Reproduce the complete listing without any deviation.

## Begin COLLECTED DATA

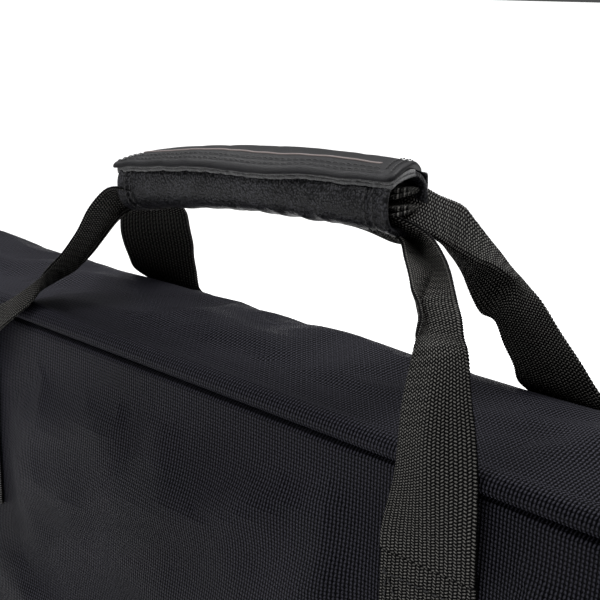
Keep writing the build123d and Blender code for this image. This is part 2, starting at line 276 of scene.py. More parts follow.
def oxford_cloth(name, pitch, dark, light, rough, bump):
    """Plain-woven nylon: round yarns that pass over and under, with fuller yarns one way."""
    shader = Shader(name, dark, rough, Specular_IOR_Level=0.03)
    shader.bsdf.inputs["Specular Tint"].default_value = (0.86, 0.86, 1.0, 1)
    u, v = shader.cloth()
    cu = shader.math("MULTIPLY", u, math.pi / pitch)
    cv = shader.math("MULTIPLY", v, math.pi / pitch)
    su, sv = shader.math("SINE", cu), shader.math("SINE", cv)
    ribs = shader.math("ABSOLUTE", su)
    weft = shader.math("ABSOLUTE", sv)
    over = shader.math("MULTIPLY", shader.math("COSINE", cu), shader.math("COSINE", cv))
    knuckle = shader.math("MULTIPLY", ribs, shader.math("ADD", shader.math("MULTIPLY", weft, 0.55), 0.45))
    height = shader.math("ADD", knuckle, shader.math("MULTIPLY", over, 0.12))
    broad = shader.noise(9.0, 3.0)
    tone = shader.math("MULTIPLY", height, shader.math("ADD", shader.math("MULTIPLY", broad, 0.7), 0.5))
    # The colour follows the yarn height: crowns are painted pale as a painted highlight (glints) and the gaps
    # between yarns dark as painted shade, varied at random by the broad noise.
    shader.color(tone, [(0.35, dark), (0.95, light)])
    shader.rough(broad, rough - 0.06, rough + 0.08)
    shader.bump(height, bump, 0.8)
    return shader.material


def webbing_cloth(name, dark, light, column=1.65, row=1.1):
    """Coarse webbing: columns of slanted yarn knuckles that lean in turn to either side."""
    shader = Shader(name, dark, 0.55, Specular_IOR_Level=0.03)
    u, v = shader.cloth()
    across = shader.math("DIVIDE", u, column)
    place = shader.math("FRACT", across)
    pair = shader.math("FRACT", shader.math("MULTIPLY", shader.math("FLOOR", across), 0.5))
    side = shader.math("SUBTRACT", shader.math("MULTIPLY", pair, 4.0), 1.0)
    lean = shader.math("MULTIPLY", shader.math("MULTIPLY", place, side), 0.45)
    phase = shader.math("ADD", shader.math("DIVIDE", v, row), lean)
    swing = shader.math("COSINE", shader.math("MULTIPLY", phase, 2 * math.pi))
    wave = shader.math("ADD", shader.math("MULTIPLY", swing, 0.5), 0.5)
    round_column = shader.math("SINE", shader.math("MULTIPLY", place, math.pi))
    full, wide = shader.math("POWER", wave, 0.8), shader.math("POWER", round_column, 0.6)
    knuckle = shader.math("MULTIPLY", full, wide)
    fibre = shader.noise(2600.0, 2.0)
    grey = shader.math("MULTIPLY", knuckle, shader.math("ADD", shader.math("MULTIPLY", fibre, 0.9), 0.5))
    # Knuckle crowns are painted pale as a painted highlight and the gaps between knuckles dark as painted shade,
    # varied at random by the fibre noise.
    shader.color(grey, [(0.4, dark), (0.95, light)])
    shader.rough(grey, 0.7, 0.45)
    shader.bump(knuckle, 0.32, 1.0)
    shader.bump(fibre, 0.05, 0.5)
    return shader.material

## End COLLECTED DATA

EXERCISE ANSWER ->
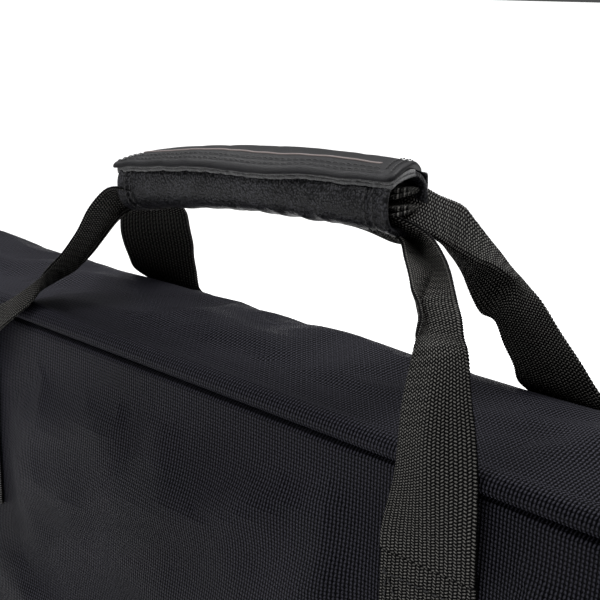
Keep writing the build123d and Blender code for this image. This is part 2, starting at line 276 of scene.py. More parts follow.
def oxford_cloth(name, pitch, dark, light, rough, bump):
    """Plain-woven nylon: round yarns that pass over and under, with fuller yarns one way."""
    shader = Shader(name, dark, rough, Specular_IOR_Level=0.03)
    shader.bsdf.inputs["Specular Tint"].default_value = (0.86, 0.86, 1.0, 1)
    u, v = shader.cloth()
    cu = shader.math("MULTIPLY", u, math.pi / pitch)
    cv = shader.math("MULTIPLY", v, math.pi / pitch)
    su, sv = shader.math("SINE", cu), shader.math("SINE", cv)
    ribs = shader.math("ABSOLUTE", su)
    weft = shader.math("ABSOLUTE", sv)
    over = shader.math("MULTIPLY", shader.math("COSINE", cu), shader.math("COSINE", cv))
    knuckle = shader.math("MULTIPLY", ribs, shader.math("ADD", shader.math("MULTIPLY", weft, 0.55), 0.45))
    height = shader.math("ADD", knuckle, shader.math("MULTIPLY", over, 0.12))
    broad = shader.noise(9.0, 3.0)
    tone = shader.math("MULTIPLY", height, shader.math("ADD", shader.math("MULTIPLY", broad, 0.7), 0.5))
    # The colour follows the yarn height: crowns are painted pale as a painted highlight (glints) and the gaps
    # between yarns dark as painted shade, varied at random by the broad noise.
    shader.color(tone, [(0.35, dark), (0.95, light)])
    shader.rough(broad, rough - 0.06, rough + 0.08)
    shader.bump(height, bump, 0.8)
    return shader.material


def webbing_cloth(name, dark, light, column=1.65, row=1.1):
    """Coarse webbing: columns of slanted yarn knuckles that lean in turn to either side."""
    shader = Shader(name, dark, 0.55, Specular_IOR_Level=0.03)
    u, v = shader.cloth()
    across = shader.math("DIVIDE", u, column)
    place = shader.math("FRACT", across)
    pair = shader.math("FRACT", shader.math("MULTIPLY", shader.math("FLOOR", across), 0.5))
    side = shader.math("SUBTRACT", shader.math("MULTIPLY", pair, 4.0), 1.0)
    lean = shader.math("MULTIPLY", shader.math("MULTIPLY", place, side), 0.45)
    phase = shader.math("ADD", shader.math("DIVIDE", v, row), lean)
    swing = shader.math("COSINE", shader.math("MULTIPLY", phase, 2 * math.pi))
    wave = shader.math("ADD", shader.math("MULTIPLY", swing, 0.5), 0.5)
    round_column = shader.math("SINE", shader.math("MULTIPLY", place, math.pi))
    full, wide = shader.math("POWER", wave, 0.8), shader.math("POWER", round_column, 0.6)
    knuckle = shader.math("MULTIPLY", full, wide)
    fibre = shader.noise(2600.0, 2.0)
    grey = shader.math("MULTIPLY", knuckle, shader.math("ADD", shader.math("MULTIPLY", fibre, 0.9), 0.5))
    # Knuckle crowns are painted pale as a painted highlight and the gaps between knuckles dark as painted shade,
    # varied at random by the fibre noise.
    shader.color(grey, [(0.4, dark), (0.95, light)])
    shader.rough(grey, 0.7, 0.45)
    shader.bump(knuckle, 0.32, 1.0)
    shader.bump(fibre, 0.05, 0.5)
    return shader.material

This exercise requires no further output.